Kinsey, Photographer: The Locomotive Portraits

A great gift for your customers, or a beautiful addition to your library

A classic book on railroad logging from Darius Kinsey, with detailed photographs of how loggers perfected the new technology of moving goods by train. Here you’ll find Darius and Tabitha Kinsey’s lifework on display in this volume featuring 53 superb photographs of the logging industry’s steam locomotives, historical essays by John Labbe on each locomotive and the logging operations it served, and excerpts from conversations with some of the oldtime engineers, firemen, and brakemen.

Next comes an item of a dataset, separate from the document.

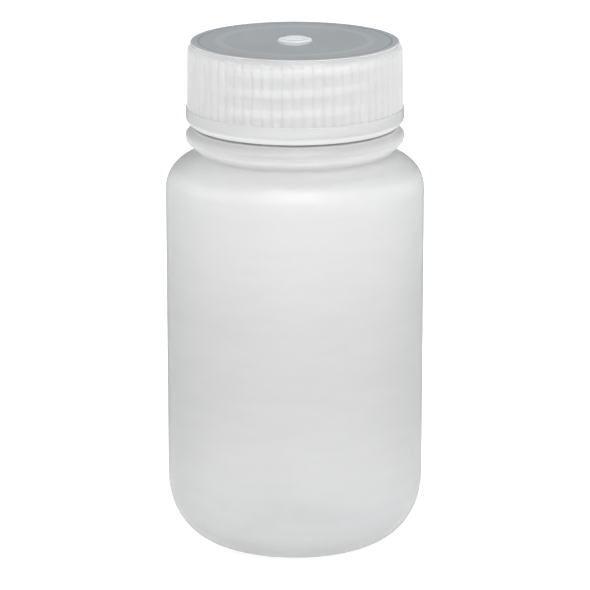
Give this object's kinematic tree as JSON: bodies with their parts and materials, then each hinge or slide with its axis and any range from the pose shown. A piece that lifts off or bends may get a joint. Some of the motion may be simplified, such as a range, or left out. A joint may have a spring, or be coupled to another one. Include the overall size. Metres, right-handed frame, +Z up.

Hardcover.

About the Photographer, Darius Kinsey

There is a sense of awe as one realizes the perfection and dedication required to produce these photographs. Darius Kinsey had no meter to measure light in the deep woods, no flashgun to supplement what soft light did filter down; powder, besides being unstable and dangerous, would not have lit the scenes he photographed.

His equipment was bulky and heavy. Mostly, he used an 11x14 Empire State view camera. It could be rested on a tripod that extended to above 12 feet -- so he could get the right angle in photographing men working from springboards above the swell and heavy resin at the butt of a tree. His 20x20 camera required two tripods.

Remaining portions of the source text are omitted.